"Gary McGovern" garywork@lineone.net wrote: I've seen how some of these Russians are taught. They get a heavy education in literacy and grammar. In England, that's not true. Grammar has been abolished from the curriculum (Except for the expensive private schools run for the rich). I know people who leave school not even knowing what a verb is. Sorry but that isn't by accident. It's not just England. 10-8 years ago I ran a computational linguistics paper in Melbourne, Australia, and I was getting students who didn't know what a verb was. I was also getting European-ancestry Australian-born-and= educated students at the undergraduate level who wrote "Chinglish", that is, the kind of English written by Asian students who are not used to inflections and have trouble even _hearing_ the difference between "sing" and "sings". (Like I have real trouble distinguishing tones.) It's not accidental; it's just that "evidence-based teaching" is an idea whose time has yet to come. There used to be a saying in New Zealand that we were always five years behind the USA in educational "fashions": wait five years until the latest fashion has PROVEN itself a dumb idea and THEN adopt it.
It isn't by accident, but it's not a conspiracy. It's basically the "prescriptivist" (now a dirty word) -vs- "descriptivist" question; current ideology has it that descriptivism is the humane true-to-linguistics approach but prescriptivism is authoritarian (and we all know how evil THAT is (:-)). The problem is that the educators have forgotten (or never cared to learn) that the natural state of natural languages is for people to be unable to talk to the people in the next village but one down the river.
This is relevant to Smalltalk: the natural state of programming languages is for Foo Basic to be different from Bar Basic (like the Prolog company that had a Mac Prolog and a DOS Prolog, one of which took angles in degrees and the other of which took angles in radians). I find the recent work on porting things between different Smalltalks encouraging.
Well, I was thinking more along the lines of Roboteacher :o) where anyone can download the program over the web and get a good solid education in literacy and grammar just as the well educated people get. Is this something that exists? Where can I read more about it?

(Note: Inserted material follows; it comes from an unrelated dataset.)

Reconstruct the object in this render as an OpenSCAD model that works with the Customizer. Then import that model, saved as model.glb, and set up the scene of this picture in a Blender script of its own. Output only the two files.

----- Original Message ----- From: "Richard A. O'Keefe" ok@atlas.otago.ac.nz To: squeak-dev@lists.squeakfoundation.org Sent: Monday, October 01, 2001 4:37 AM Subject: Re: Computerchannel.de: Squeak 3.0 tested
It's not just England. 10-8 years ago I ran a computational linguistics paper in Melbourne, Australia, and I was getting students who didn't know what a verb was. I was also getting European-ancestry
Australian-born-and=
educated students at the undergraduate level who wrote "Chinglish", that
is,
the kind of English written by Asian students who are not used to
inflections
and have trouble even _hearing_ the difference between "sing" and "sings". (Like I have real trouble distinguishing tones.) It's not accidental;
it's
just that "evidence-based teaching" is an idea whose time has yet to come. There used to be a saying in New Zealand that we were always five years behind the USA in educational "fashions": wait five years until the
latest
fashion has PROVEN itself a dumb idea and THEN adopt it.
Well I'm surprised. I thought Aussies might have had it a bit better being free from Mother England.
I don't like the sound of these fashions. Surely the best way must be the old-fashioned classical educations with the bad bits dropped and good new methods added. Overall it should be pretty constant. I think. I'd be interested to know ho Leonardo Da Vinci was educated for example.
It isn't by accident, but it's not a conspiracy.
Alright, I was hasty to point the finger of blame and put it down to a class thing. And I'm not prepared to research all the official papers to find who made the decisions. I'll accept that it is not a conspiracy, but was done accidentally on purpose (does that sound better ;-))
It's basically the "prescriptivist" (now a dirty word) -vs- "descriptivist" question; current ideology has it that descriptivism is the humane true-to-linguistics approach but prescriptivism is authoritarian (and we all know how evil THAT is (:-)).
Yes, its very very bad :-). Authoritarians are so evil that I could write scores of essays telling what's wrong about their infinitely unquenched thirst for power and domination.
The problem is that the educators have forgotten (or never cared to learn) that the natural state of natural languages is for people to be unable to talk to the people in the next village but one down the river.
This is relevant to Smalltalk: the natural state of programming languages is for Foo Basic to be different from Bar Basic (like the Prolog company that had a Mac Prolog and a DOS Prolog, one of which took angles in
degrees
and the other of which took angles in radians). I find the recent work on porting things between different Smalltalks encouraging.
Well, I was thinking more along the lines of Roboteacher :o) where anyone can download the program over the web and get a good solid education in literacy and grammar just as the well educated people get.
Is this something that exists?
It exists in my head, I don't know of another yet.
Where can I read more about it?
You have to create him in your own image ;-). Unless you wait a few years for me to do it. Just make him unarmed, subserviant to the student and the students best mate if you can't wait.